* Dataset extract
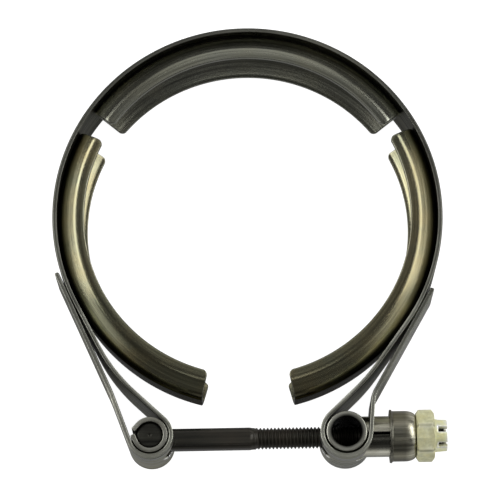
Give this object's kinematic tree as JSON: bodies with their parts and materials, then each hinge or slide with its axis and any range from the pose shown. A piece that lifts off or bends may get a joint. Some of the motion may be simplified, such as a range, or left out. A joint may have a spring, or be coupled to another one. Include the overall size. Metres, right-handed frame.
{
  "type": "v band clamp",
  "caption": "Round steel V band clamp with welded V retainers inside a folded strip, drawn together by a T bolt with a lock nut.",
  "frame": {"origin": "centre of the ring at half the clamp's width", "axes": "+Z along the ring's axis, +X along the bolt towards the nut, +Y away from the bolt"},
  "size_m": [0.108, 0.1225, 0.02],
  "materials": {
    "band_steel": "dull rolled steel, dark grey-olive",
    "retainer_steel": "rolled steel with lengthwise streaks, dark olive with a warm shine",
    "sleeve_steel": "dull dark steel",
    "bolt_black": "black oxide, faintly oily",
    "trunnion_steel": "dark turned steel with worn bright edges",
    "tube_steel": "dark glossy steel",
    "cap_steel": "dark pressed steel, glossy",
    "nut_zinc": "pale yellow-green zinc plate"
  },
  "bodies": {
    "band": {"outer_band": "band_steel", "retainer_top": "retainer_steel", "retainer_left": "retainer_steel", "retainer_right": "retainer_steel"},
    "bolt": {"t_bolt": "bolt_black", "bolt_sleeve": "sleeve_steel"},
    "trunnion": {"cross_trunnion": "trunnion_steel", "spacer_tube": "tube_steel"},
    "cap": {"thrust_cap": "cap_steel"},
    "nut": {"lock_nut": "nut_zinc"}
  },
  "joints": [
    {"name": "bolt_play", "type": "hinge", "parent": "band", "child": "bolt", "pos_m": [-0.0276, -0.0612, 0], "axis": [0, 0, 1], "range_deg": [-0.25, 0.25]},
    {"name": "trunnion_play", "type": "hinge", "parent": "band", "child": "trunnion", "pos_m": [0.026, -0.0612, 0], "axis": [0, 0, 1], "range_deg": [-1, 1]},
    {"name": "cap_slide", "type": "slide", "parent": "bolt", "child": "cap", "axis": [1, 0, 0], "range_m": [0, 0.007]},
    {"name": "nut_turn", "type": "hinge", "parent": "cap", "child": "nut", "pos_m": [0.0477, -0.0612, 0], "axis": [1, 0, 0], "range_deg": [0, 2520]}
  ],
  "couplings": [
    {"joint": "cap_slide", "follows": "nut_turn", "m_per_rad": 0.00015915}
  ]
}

* Stated task
Write the data out again in full and exactly.

* Finished task
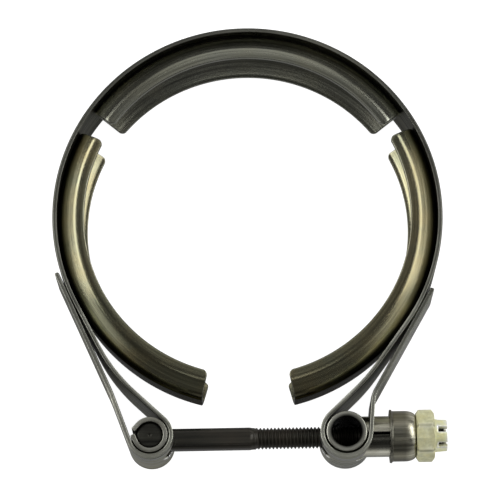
Give this object's kinematic tree as JSON: bodies with their parts and materials, then each hinge or slide with its axis and any range from the pose shown. A piece that lifts off or bends may get a joint. Some of the motion may be simplified, such as a range, or left out. A joint may have a spring, or be coupled to another one. Include the overall size. Metres, right-handed frame.
{
  "type": "v band clamp",
  "caption": "Round steel V band clamp with welded V retainers inside a folded strip, drawn together by a T bolt with a lock nut.",
  "frame": {"origin": "centre of the ring at half the clamp's width", "axes": "+Z along the ring's axis, +X along the bolt towards the nut, +Y away from the bolt"},
  "size_m": [0.108, 0.1225, 0.02],
  "materials": {
    "band_steel": "dull rolled steel, dark grey-olive",
    "retainer_steel": "rolled steel with lengthwise streaks, dark olive with a warm shine",
    "sleeve_steel": "dull dark steel",
    "bolt_black": "black oxide, faintly oily",
    "trunnion_steel": "dark turned steel with worn bright edges",
    "tube_steel": "dark glossy steel",
    "cap_steel": "dark pressed steel, glossy",
    "nut_zinc": "pale yellow-green zinc plate"
  },
  "bodies": {
    "band": {"outer_band": "band_steel", "retainer_top": "retainer_steel", "retainer_left": "retainer_steel", "retainer_right": "retainer_steel"},
    "bolt": {"t_bolt": "bolt_black", "bolt_sleeve": "sleeve_steel"},
    "trunnion": {"cross_trunnion": "trunnion_steel", "spacer_tube": "tube_steel"},
    "cap": {"thrust_cap": "cap_steel"},
    "nut": {"lock_nut": "nut_zinc"}
  },
  "joints": [
    {"name": "bolt_play", "type": "hinge", "parent": "band", "child": "bolt", "pos_m": [-0.0276, -0.0612, 0], "axis": [0, 0, 1], "range_deg": [-0.25, 0.25]},
    {"name": "trunnion_play", "type": "hinge", "parent": "band", "child": "trunnion", "pos_m": [0.026, -0.0612, 0], "axis": [0, 0, 1], "range_deg": [-1, 1]},
    {"name": "cap_slide", "type": "slide", "parent": "bolt", "child": "cap", "axis": [1, 0, 0], "range_m": [0, 0.007]},
    {"name": "nut_turn", "type": "hinge", "parent": "cap", "child": "nut", "pos_m": [0.0477, -0.0612, 0], "axis": [1, 0, 0], "range_deg": [0, 2520]}
  ],
  "couplings": [
    {"joint": "cap_slide", "follows": "nut_turn", "m_per_rad": 0.00015915}
  ]
}